An example: the book references the idea that Presidents before the Civil War had passed down the knowledge of the magical powers inherent in the office of the Presidency, but the Civil War broke that line, hence Nixon’s fumbling in the cosmic darkness. Okay, but what was the Civil War about? It was about slavery and the place of black people in the nation. Another example: there’s reference to the idea that the Pilgrim’s stole magical knowledge from Native Pequot and Wampanoag people. Okay, what’s that about? The book doesn’t elaborate. I think it’s interesting question actually, because race and colonization are contradictions in a country founded on equality and freedom and I could imagine an interesting cosmic or magical story about how those contradictions manifest. Maybe that’s just another book to be written.

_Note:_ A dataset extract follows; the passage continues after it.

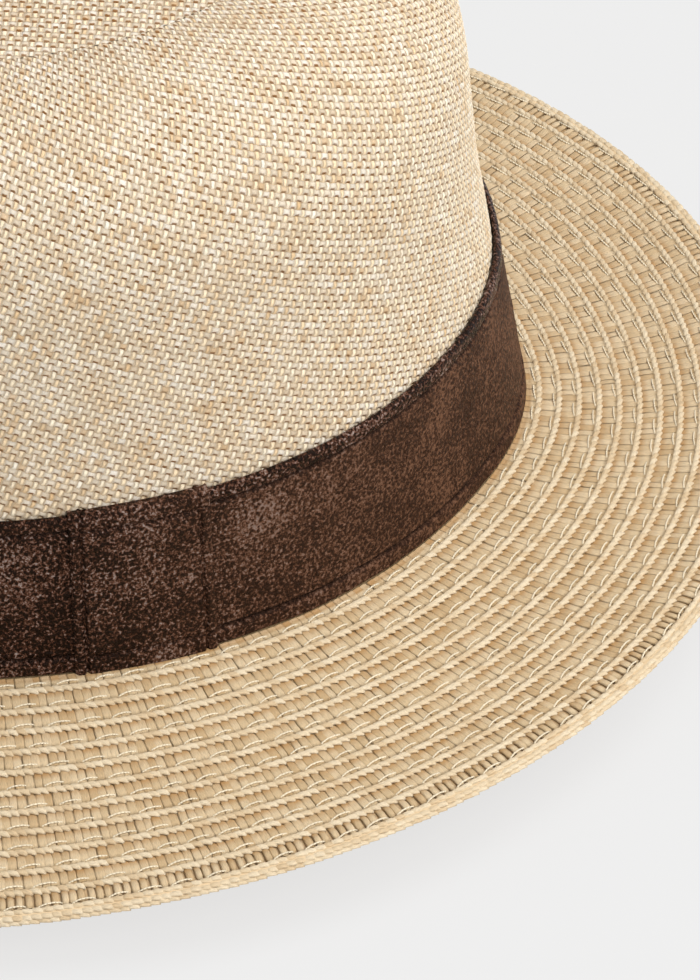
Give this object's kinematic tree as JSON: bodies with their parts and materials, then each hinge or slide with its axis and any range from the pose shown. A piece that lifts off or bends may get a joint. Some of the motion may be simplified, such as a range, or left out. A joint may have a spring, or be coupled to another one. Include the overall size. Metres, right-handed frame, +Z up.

Still, for its faults, the book is genuinely entertaining and exciting, and despite giving him the primary narrative, doesn’t put Nixon, genuinely understood to have been an awful President, on a pedastal, but treats him as the small and bitter man that he likely was.
Settling the World
Notes:
A new retrospective collection that includes many of the stories from the now-out-of-print “Things that Never Happen” as well as a few stories from other sources and a couple new pieces.
It was a great delight to revisit stories I had read previously and the whole collections makes clear what a thoughtful, incisive, and imaginative writer Harrison has always been. Even early stories like “Settling the World” and “The Machine in Shaft Ten” brim with a genuinely complex and emotionally rich humanity. Later stories are equally vast in scope and human in detail; the astonishing “The Ice Monkey” with its grim evocations of Thatcherite destruction and unknowable dark magic, or even “The Crisis” which treats an alien invasion as a backdrop for explorations of poverty, gentrification, and class violence. All of Harrison’s stories wax and wane the extent to which the fantastic is front-and-center, but they all share a deep sensitivity to what living in a world of impersonal and powerful forces requires of us, and a grim exploration of the frail and tentative nature of genuine human connection in such a world.